Lending support & critical information for hurricane recovery

Collaborative heritage management for community resilience in the Mississippi River Delta 

Nathan Jessee, Lowlander Center and High Meadows Environmental Institute, Princeton University

nathan.a.jessee@gmail.com

Layla Sastry, Tufts University

lfs2001@gmail.com

Chief Devon Parfait, Grand Caillou/Dulac Band of Biloxi-Chitimacha-Choctaw Indians

Elder Rosina Philippe, First People’s Conservation Council

RPATAKAPA@yahoo.com

Innovation and Description: Collaborative Heritage Management and Mapping for Community Resilience in the Mississippi River Delta

This grant proposal to the National Endowment for the Humanities (NEH) is an institutional and community collaboration that aims to mitigate cultural loss, sustain community, and advance cultural resilience by funding collaborative humanities work alongside Indigenous and Southeast Asian American communities in the Mississippi River Delta and Bayou region of Louisiana.
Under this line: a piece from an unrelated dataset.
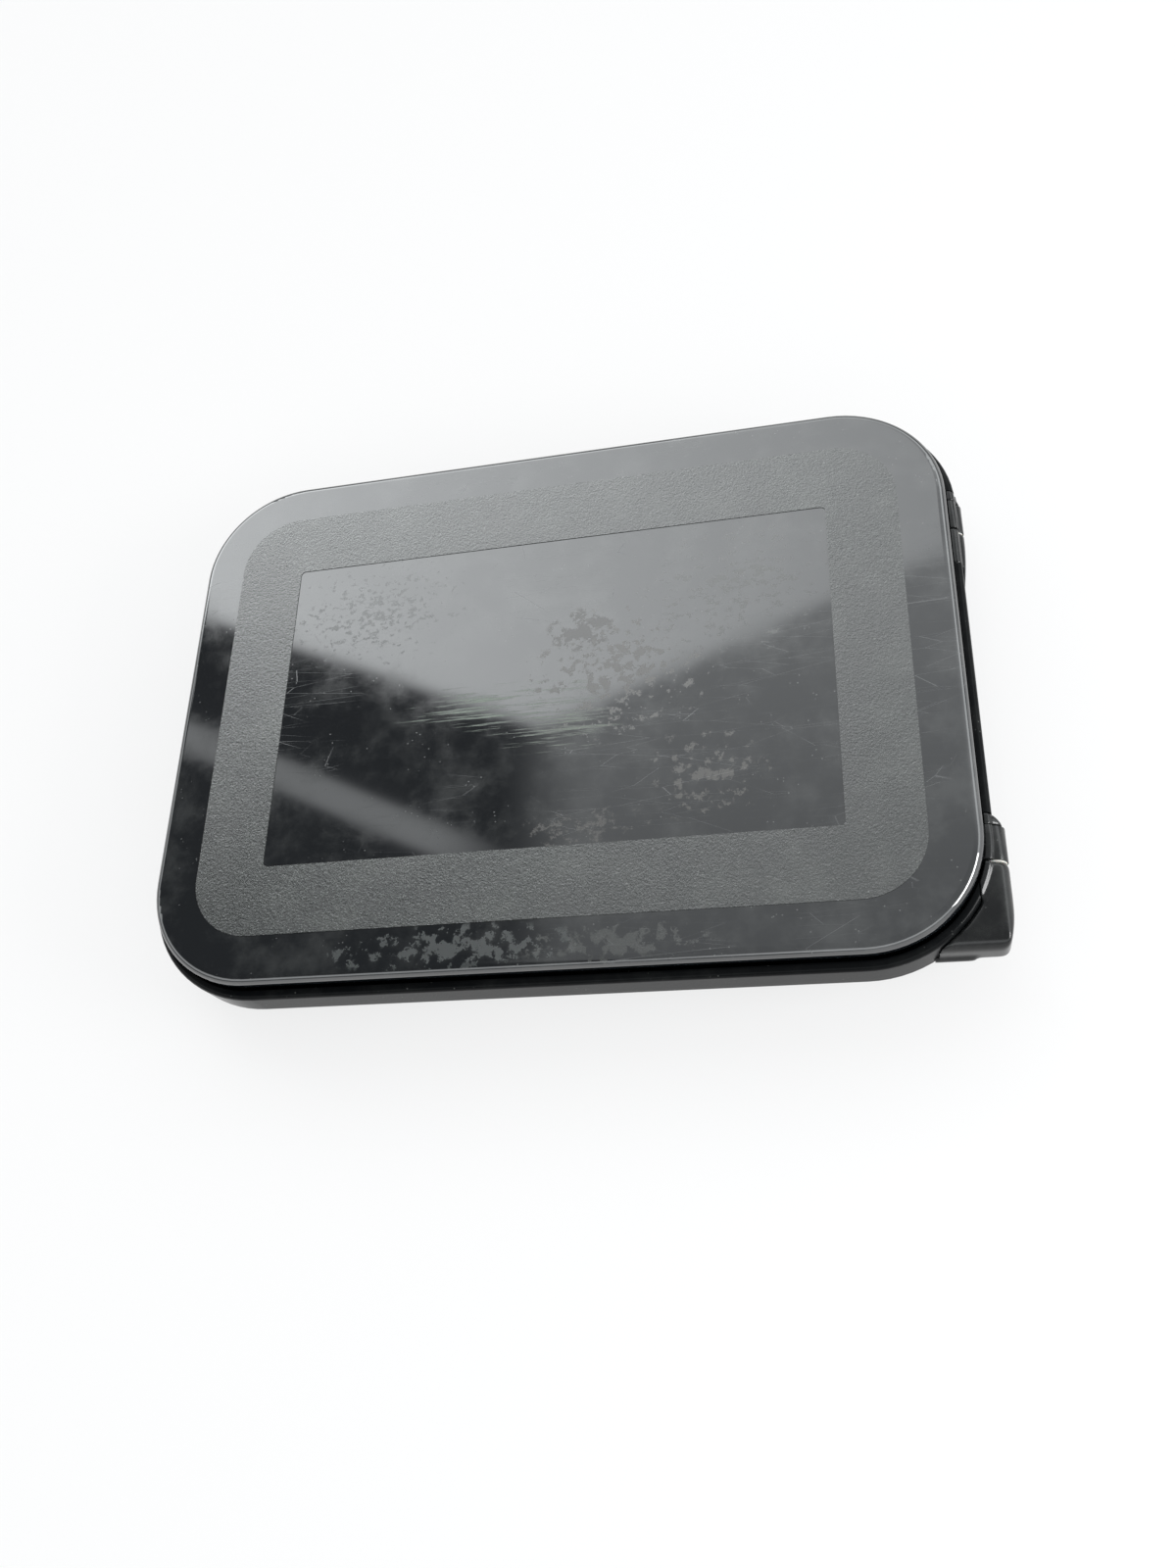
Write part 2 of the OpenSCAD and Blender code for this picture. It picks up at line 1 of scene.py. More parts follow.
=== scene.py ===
# %% [markdown]
# # A low-profile deck hatch, finished in Blender
# The construction model arrives as a fixed set of parts, in metres. Everything here is
# built round it: the light, the camera, the finishes and the pieces that need softer
# shapes than the construction model has. Loading the parts first means every later
# position can be measured from them, so nothing has to be fitted by eye.

import json
import math

import bpy
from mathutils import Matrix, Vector


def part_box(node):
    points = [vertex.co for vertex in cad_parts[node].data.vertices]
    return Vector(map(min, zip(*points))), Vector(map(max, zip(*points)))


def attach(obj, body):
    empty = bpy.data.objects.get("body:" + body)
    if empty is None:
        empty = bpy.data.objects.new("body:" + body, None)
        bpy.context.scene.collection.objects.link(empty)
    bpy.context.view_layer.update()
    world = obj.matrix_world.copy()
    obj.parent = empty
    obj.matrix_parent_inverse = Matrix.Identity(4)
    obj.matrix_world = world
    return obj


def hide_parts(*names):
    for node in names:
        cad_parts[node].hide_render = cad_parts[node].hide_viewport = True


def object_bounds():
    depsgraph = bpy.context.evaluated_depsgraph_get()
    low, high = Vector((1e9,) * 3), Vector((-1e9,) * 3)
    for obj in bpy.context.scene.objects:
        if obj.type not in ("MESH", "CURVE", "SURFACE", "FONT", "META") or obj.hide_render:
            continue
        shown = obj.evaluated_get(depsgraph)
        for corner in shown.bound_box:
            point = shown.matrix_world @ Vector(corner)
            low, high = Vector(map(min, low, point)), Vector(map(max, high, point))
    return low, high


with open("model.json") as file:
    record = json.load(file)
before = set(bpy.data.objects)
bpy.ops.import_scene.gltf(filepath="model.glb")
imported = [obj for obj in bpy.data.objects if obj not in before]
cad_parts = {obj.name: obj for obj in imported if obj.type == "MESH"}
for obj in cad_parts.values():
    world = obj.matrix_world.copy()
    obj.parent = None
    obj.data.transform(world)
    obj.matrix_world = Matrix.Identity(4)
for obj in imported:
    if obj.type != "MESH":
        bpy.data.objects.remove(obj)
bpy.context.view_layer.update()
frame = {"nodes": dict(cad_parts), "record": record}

# %% [markdown]
# ## Camera
# A hatch like this is looked at from above and in front. The camera could be aimed with a
# tracking constraint, but plain angles are easier to read and stay put when other views
# move the camera. The lens is slightly wide, as on a hand-held camera, which is why the
# near edge of the hatch looks larger than the far one.

# %% Camera
scene = bpy.context.scene
CAMERA_PLACE = (0.20188, -0.39584, 0.72432)
CAMERA_ANGLES = (25.0734, 13.6376, 1.2528)
FOCAL_LENGTH = 30.15
SENSOR_WIDTH = 36
NEAR_CLIP = 0.01

bpy.ops.object.camera_add(location=CAMERA_PLACE, rotation=[math.radians(a) for a in CAMERA_ANGLES])
camera = bpy.context.object
camera.name = "camera"
camera.data.lens = FOCAL_LENGTH
camera.data.sensor_width = SENSOR_WIDTH
camera.data.clip_start = NEAR_CLIP
scene.camera = camera
scene.view_settings.view_transform = "Standard"
print("camera at", tuple(round(v, 3) for v in camera.location))

# %% [markdown]
# ## Node helpers
# The floor, the background and the finishes are all networks of shader nodes. They could
# be laid out by hand in the shader editor. Small helpers that add a node, join two
# sockets or do one sum keep each network to a few lines, readable from top to bottom.
# The last five work on whichever network the name `tree` stands for at the time.

# %% Node helpers
def new_material(name):
    """A material with an empty node tree."""
    material = bpy.data.materials.new(name)
    material.use_nodes = True
    material.node_tree.nodes.clear()
    return material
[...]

Building on long-standing participatory action research and language and cultural accessibility initiatives of the proposed partner organizations, CCR funds will foster cultural resilience by supporting the identification, documentation, mapping, and stewarding of heritage and place-based knowledge while enhancing community capacity for such work. Proposed activities include supporting community values and community-driven modes of cultural heritage management through discussions and innovation focused on culturally appropriate data management, the creation of Memoranda of Understanding (MOUs) for cultural knowledge-sharing, and participatory research and story mapping.

Other Participants:

Dr. Simi Kang (Coastal Communities Consulting & University of Victoria-British Columbia), Dr. Kristina Peterson (Lowlander Center), Sandy Ha Nguyen (Coastal Communities Consulting Inc.), Sophia Mullen (Lowlander Center)
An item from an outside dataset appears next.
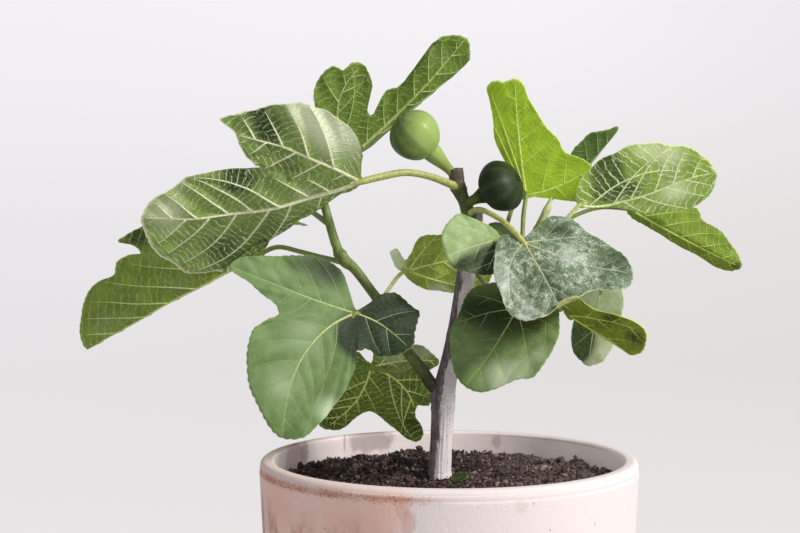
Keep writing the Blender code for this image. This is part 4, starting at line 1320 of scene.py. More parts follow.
grow_leaf(
    "leaf_top",
    foot=(-0.063, 0.020, 0.437), tip=(0.018, 0.005, 0.502), faces=(-0.12, 0.95, 0.3),
    rim=[(-140, 4), (-110, 24), (-92, 44), (-84, 53), (-77, 58), (-71, 61), (-65, 62), (-60, 58),
         (-53, 62), (-47, 61), (-42, 55), (-37.5, 47), (-37, 36), (-36, 29), (-31, 26), (-26.5, 33),
         (-26, 41), (-24, 47), (-18, 52), (-16.5, 56), (-16.3, 63), (-16.1, 72), (-16, 82), (-15.8, 91),
         (-15, 96), (-13, 101), (-10, 106), (-6, 108), (-2, 103), (4, 94), (12, 78), (28, 56), (48, 48),
         (75, 42), (110, 24), (150, 4)],
    arch=0.003, fold=(70, 0),
    stalk=[(-0.088, 0.002, 0.409), (-0.085, 0.008, 0.420), (-0.075, 0.014, 0.430)],
    stalk_radius=0.0018, mains=[(0, -7, 106), (-110, -50, 57)],
    under=leaf_colours((116, 144, 54), (200, 218, 134), (206, 222, 136)),
    upper=DARK_UPPER, stem_colour=GREEN_STALK, seed=22, spacing=0.0150, quilt=0.0007, curve=34, ridges=0.5,
    clear=(0.9, 0.45, 0.15), glow=0.08, rung=0.0044,
    light_and_tone_spots=[(-13, 84, 12, 0.4), (-14, 70, 9, -0.8), (-30, 34, 12, -0.5)],
)
# Painted light: this leaf's bright yellow-green colours and its glow stand for daylight shining through it
# from behind.
grow_leaf(
    "leaf_bright",
    foot=(0.053, 0.015, 0.406), tip=(0.034, -0.005, 0.484), faces=(0.07, 0.96, 0.26),
    rim=[(-150, 3), (-60, 8), (-20, 28), (-17, 44), (-11, 57), (-8, 72), (-7, 80), (-4, 83), (-1, 83),
         (2, 81), (5, 82), (8, 82), (11, 78), (13, 70), (20, 58), (29, 49), (43, 44), (52, 40), (66, 44),
         (72, 47), (79, 49), (88, 49), (98, 48), (105, 50), (108, 46), (107, 32), (108, 17), (130, 3)],
    arch=0.004, fold=(4, 6), ruffle=0.0002, wave=0.0004,
    stalk=[(0.049, -0.004, 0.369), (0.050, 0, 0.379), (0.051, 0.008, 0.393)],
    stalk_radius=0.0016, mains=[(3, 7, 79), (-5, -6, 74), (-13, -12, 60), (92, 80, 48)], bare=(1, 2),
    under=leaf_colours((168, 204, 40), (214, 232, 112), (222, 236, 124)),
    upper=leaf_colours((140, 176, 60), (184, 206, 110), (196, 214, 116)),
    stem_colour=GREEN_STALK, seed=23, quilt=0.0004, spacing=0.0190, clear=(0.7, 0.35, 0.10), edge=0.5,
    ridges=0.2, slant=68, curve=32, glow=0.10,
)
grow_leaf(
    "leaf_behind_right",
    foot=(0.095, 0.048, 0.422), tip=(0.118, 0.038, 0.453), faces=(-0.04, 0.94, 0.34),
    rim=[(-150, 3), (-80, 14), (-58, 19), (-40, 23), (-28, 29), (-15, 33), (-6, 37), (-1, 41), (4, 38),
         (16, 34), (36, 24), (70, 14), (140, 3)],
    fold=(77, 0),
    stalk=[(0.057, -0.003, 0.379), (0.061, 0.009, 0.387), (0.070, 0.025, 0.402), (0.082, 0.040, 0.414)],
    stalk_radius=0.0012, mains=[(1, 3, 38)],
    under=leaf_colours((120, 150, 78), (160, 182, 116), (214, 224, 180)), upper=DARK_UPPER,
    stem_colour=GREEN_STALK, seed=24, quilt=0.0005, spacing=0.010, ridges=0.4, clear=(0.4, 0.3, 0.1),
    glow=0.06,
    light_and_tone_spots=[(30, 26, 9, 1.5)],
)
grow_leaf(
    "leaf_right",
    foot=(0.090, 0.010, 0.400), tip=(0.181, 0, 0.422), faces=(-0.07, 0.75, 0.65),
    rim=[(-140, 3), (-85, 14), (-62, 27), (-52, 38), (-44, 48), (-38, 56), (-31, 63), (-23, 73),
         (-15, 84), (-8, 90), (0, 94), (10, 93), (19, 88), (26, 80), (31, 70), (34, 58), (34, 40),
         (36, 27), (50, 8), (130, 3)],
    arch=0.003, fold=(8, 8),
    stalk=[(0.056, -0.004, 0.378), (0.070, 0, 0.381), (0.081, 0.006, 0.391)],
    stalk_radius=0.0015, mains=[(48, 0, 90, 2.0)],
    under=leaf_colours((148, 176, 70), (246, 252, 220), (236, 244, 190), (222, 234, 178), (70, 94, 28)),
    upper=DARK_UPPER, stem_colour=YELLOW_STALK, seed=25, slant=64, curve=30, spacing=0.0150, quilt=0.0018,
    clear=(1.0, 0.80, 0.12), edge=0.4, glow=0.34, rung=0.0048, side_width=1.0,
    light_and_tone_spots=[(-45, 34, 12, -2.0), (-10, 22, 12, -2.4), (2, 38, 8, -1.2), (-18, 70, 14, 0.9),
           (12, 66, 14, 0.9), (-32, 56, 10, 0.7)],
)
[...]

Primary Disaster Justice Benefits:

Primarily, the proposed project aims to actively work against histories in which local environmental knowledge is denied, silenced, and weaponized against marginalized communities by powerful decision-makers. The proposed project will build upon long-standing community efforts to use participatory and inclusive methodologies to document, map, curate, steward, and share local expertise and collective experiences necessary for cultural survival and community continuity in the throes of ongoing socio-ecological threats. By supporting the enhancement of community standards and processes, documenting and representing cultural heritage, and building inter-communal relationships over traditional ecological knowledges and experiences of place, this process aims to advance shared stewardship and community access to critical resources. Such work will enhance cultural resilience and can inform regional planning and policy as well as environmental governance practices more broadly.
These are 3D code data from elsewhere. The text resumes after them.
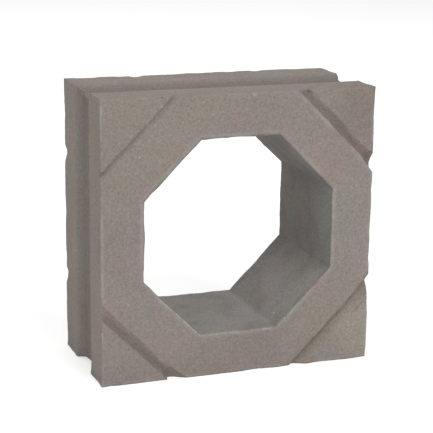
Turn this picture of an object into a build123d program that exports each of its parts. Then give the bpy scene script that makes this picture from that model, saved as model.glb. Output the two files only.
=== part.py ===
"""Concrete screen block with an eight-sided opening.

One casting. It stands on its bottom edge with its front face towards -Y, its width along X
and its height along Z. The origin is under the middle of the block, on the level that it
rests on. Sizes are in millimetres.
"""
import os

from build123d import *

# Overall size of the casting
block_width = 190.0
block_height = 190.0
block_depth = 90.0

# Eight-sided opening, straight through from front to back
opening_flats = 132.0
opening_sides = 8

# Mortar channel, which runs round the four narrow sides and is mitred at the corners
channel_mouth = 36.0
channel_floor = 12.0
channel_sink = 3.6
channel_blend = 5.0

# Grooves that cross the corners of the front and the back face at 45 degrees
groove_from_corner = 51.0
groove_mouth = 9.0
groove_floor = 1.6
groove_sink = 6.2
groove_blend = 1.0

# Rounding of the cast arrises
outer_round = 1.2
opening_round = 1.0

# Places worked out from the sizes
half_width = block_width / 2
half_depth = block_depth / 2
half_height = block_height / 2
groove_run = groove_from_corner + groove_mouth


def channelled_section(plane, length):
    """Depth by length, with the mortar channel let into both ends."""
    with BuildSketch(plane) as section:
        Rectangle(block_depth, length)
        for end in (-1, 1):
            rim = end * length / 2
            with BuildLine():
                Polyline(
                    (-channel_mouth / 2, rim),
                    (-channel_floor / 2, rim - end * channel_sink),
                    (channel_floor / 2, rim - end * channel_sink),
                    (channel_mouth / 2, rim),
                    close=True,
                )
            make_face(mode=Mode.SUBTRACT)
        across_depth = section.vertices().group_by(Axis(plane.origin, plane.x_dir))
        bends = [corner for group in across_depth[1:-1] for corner in group]
        fillet(bends, channel_blend)
    return section.sketch


def groove_section(side, across, up):
    """Section of one corner groove: side is -1 at the front, across and up pick the corner."""
    to_corner = Vector(across, 0, up).normalized()
    outwards = Vector(0, side, 0)
    middle = Vector(
        across * (half_width - groove_from_corner / 2),
        side * half_depth,
        half_height + up * (half_height - groove_from_corner / 2),
    )
    with BuildSketch(Plane(middle, x_dir=to_corner, z_dir=to_corner.cross(outwards))) as section:
        with BuildLine():
            Polyline(
                (-groove_mouth / 2, groove_sink),
                (-groove_mouth / 2, 0),
                (-groove_floor / 2, -groove_sink),
                (groove_floor / 2, -groove_sink),
                (groove_mouth / 2, 0),
                (groove_mouth / 2, groove_sink),
                close=True,
            )
        make_face()
        deepest = Axis(middle, outwards)
        fillet(section.vertices().group_by(deepest)[0], groove_blend)
    return section.sketch


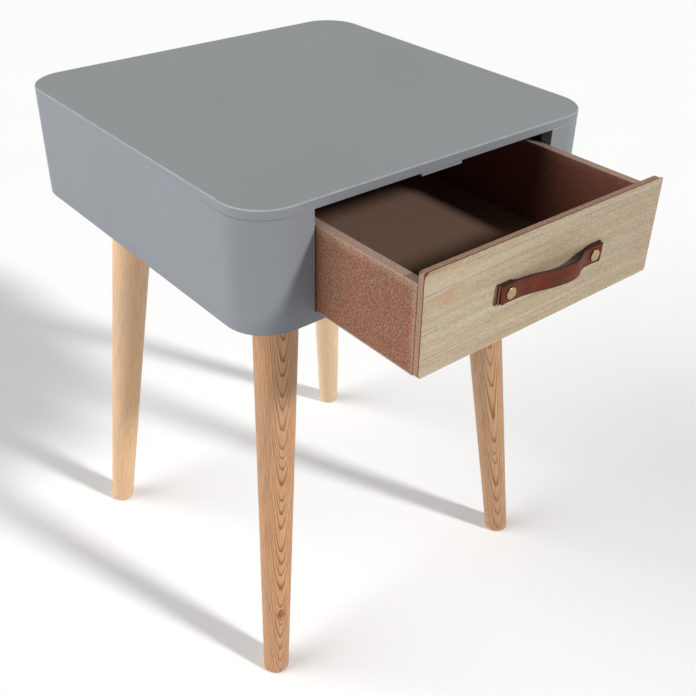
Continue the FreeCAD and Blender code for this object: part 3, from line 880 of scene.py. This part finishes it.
def build_drawer():
    """The drawer's boards and its leather handle."""
    flecks = (0.322, 0.168, 0.102)
    pale_rim = (0.38, 0.275, 0.21)
    # The sides' inner faces are darkened as painted shade.
    mdf_sides = fibreboard("mdf_sides", base=(0.160, 0.072, 0.042), warm=(0.195, 0.064, 0.034),
                           flecks=flecks, pale=pale_rim, rim=side_rim, shade_and_glue=inner_face_shade)
    mdf_back = fibreboard("mdf_back", base=(0.10, 0.046, 0.029), warm=(0.11, 0.042, 0.024),
                          flecks=shade(flecks, 0.6), pale=pale_rim)
    mdf_front = fibreboard("mdf_front", base=(0.205, 0.118, 0.076), warm=(0.230, 0.112, 0.066),
                           flecks=flecks, pale=(0.31, 0.195, 0.132), rim=front_rim, shade_and_glue=glued_front)
    hardboard = fibreboard("hardboard", base=(0.185, 0.110, 0.078), warm=(0.195, 0.106, 0.070),
                           flecks=(0.27, 0.168, 0.12), pale=(0.34, 0.24, 0.17), rim=sheet_edge)
    make_drawer_boards(mdf_sides, mdf_back, mdf_front, veneer("veneer_face_wood"), hardboard)
    band = leather("strap_leather", base=(0.074, 0.0115, 0.002), edge=(0.024, 0.008, 0.004),
                   cut=(0.33, 0.17, 0.11))
    layers = leather("spacer_leather", base=(0.075, 0.020, 0.009), edge=(0.04, 0.013, 0.007),
                     cut=(0.42, 0.25, 0.18))
    make_strap(band)
    for side in SIDES:
        for layer in ("inner", "outer"):
            make_spacer(side, layer, layers)
    brass = metal("brass_heads", (0.42, 0.325, 0.175), smoothest=0.28, roughest=0.44,
                  marks_scale=(300, 300, 300))
    make_handle_screws(brass)


# ---------------------------------------------------------------- studio

def make_floor():
    """Plain pale floor, far wider than the table."""
    floor_radius = 9.0
    bm = bmesh.new()
    bmesh.ops.create_circle(bm, cap_ends=True, segments=96, radius=floor_radius)
    mesh = bpy.data.meshes.new("studio_floor")
    bm.to_mesh(mesh)
    bm.free()
    floor = bpy.data.objects.new("studio_floor", mesh)
    bpy.context.scene.collection.objects.link(floor)
    g = Graph("floor_paper")
    mottle = g.noise(g.place, 3.0, 2.0)
    tone = g.mix(mottle, (0.92, 0.92, 0.92), (0.94, 0.94, 0.94))
    mesh.materials.append(g.finish(tone, roughness=0.85))


def sun_light(name, towards, spread, strength, colour):
    """Even soft light that shines along towards. spread is how wide its source looks, in degrees."""
    data = bpy.data.lights.new(name, "SUN")
    data.angle = math.radians(spread)
    data.energy = strength
    data.color = colour
    light = bpy.data.objects.new(name, data)
    light.rotation_mode = "QUATERNION"
    light.rotation_quaternion = (-Vector(towards)).to_track_quat("Z", "Y")
    bpy.context.scene.collection.objects.link(light)


def make_lights():
    """Soft key light from the front right, broad fill from the left, and a dim surround."""
    sun_light("key", towards=(-0.41, 1.03, -0.72), spread=7.0, strength=2.7, colour=(1.0, 0.99, 0.975))
    sun_light("left_fill", towards=(0.80, -0.42, -0.42), spread=58.0, strength=3.1,
              colour=(0.985, 0.99, 1.0))
    make_sky()


def make_sky():
    """White studio surround: bright round the horizon and dim overhead."""
    world = bpy.data.worlds.new("studio")
    world.use_nodes = True
    tree = world.node_tree
    place = tree.nodes.new("ShaderNodeTexCoord")
    parts = tree.nodes.new("ShaderNodeSeparateXYZ")
    fade = tree.nodes.new("ShaderNodeMapRange")
    fade.inputs["From Min"].default_value = 0.05
    fade.inputs["From Max"].default_value = 0.48
    fade.inputs["To Min"].default_value = 0.76
    fade.inputs["To Max"].default_value = 0.13
    tree.links.new(place.outputs["Generated"], parts.inputs[0])
    tree.links.new(parts.outputs["Z"], fade.inputs[0])
    tree.links.new(fade.outputs[0], tree.nodes["Background"].inputs["Strength"])
    tree.nodes["Background"].inputs["Color"].default_value = (1.0, 1.0, 1.0, 1.0)
    bpy.context.scene.world = world


def make_camera():
    """Camera in front of the table, to its left and above it."""
    place = (-0.5500, -0.7340, 0.8617)
    azimuth = math.radians(-39.94)
    elevation = math.radians(33.66)
    roll = math.radians(1.10)
    data = bpy.data.cameras.new("camera")
    data.sensor_width = 36.0
    data.lens = 49.57
    camera = bpy.data.objects.new("camera", data)
    back = Vector((math.sin(azimuth) * math.cos(elevation), -math.cos(azimuth) * math.cos(elevation),
                   math.sin(elevation)))
    turn = back.to_track_quat("Z", "Y").to_matrix() @ Matrix.Rotation(roll, 3, "Z")
    camera.matrix_world = Matrix.Translation(place) @ turn.to_4x4()
    bpy.context.scene.collection.objects.link(camera)
    bpy.context.scene.camera = camera
    bpy.context.scene.view_settings.view_transform = "Standard"


dress_cabinet()
dress_legs()
dress_hardware()
build_drawer()
make_floor()
make_lights()
make_camera()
Secondary Disaster Justice Benefits:

Additionally, funds will support community oral history and spatial research to inform the creation of maps for community and tribal archiving and display. This innovation is crucial in communities already facing displacement as a result of ecological threats. Over 2,000 square miles of Louisiana’s coastal wetlands has sunk and eroded away due to regional development. Oil and gas extraction, dams, and levees are the main culprits. On top of these factors, global climate change poses an increasing risk of more extreme weather and sea level rise in the region. The exposure of population with high social vulnerability, 65,574, is disproportionately high, 40% greater than would be expected by chance alone. Displaced people in the region experience disrupted networks, shared rituals, religious institutions, kinship structures, and social cohesion. Representing what remains and what is remembered of these eroded social geographies is important for holding onto them.

Would you recommend others (disaster survivors, disaster-impacted communities) learn more about the activity, project or program to consider adoption of a similar one?

This project is dependent upon and aims to further the existing resilience-building strategies , cultural preservation efforts, and local knowledge of communities on the frontlines of the climate crisis. We hope that other disaster-impacted communities can see this institutional-community collaboration as both a project from which they can draw strategies and a knowledge pool to which they can contribute.

What refinements additional to the ones you have implemented would you recommend others consider if they wish to adopt the activity, project or program?

If accepted, this project will be dependent on continued communication, redefinition of goals, and efforts to actively maintain mutually beneficial relationships. While it’s currently unknown what refinements will need to be made, we will hone culturally appropriate processes and spaces, consider meaningful variables, and select appropriate media for managing data and producing maps of local knowledge as collaborations unfold.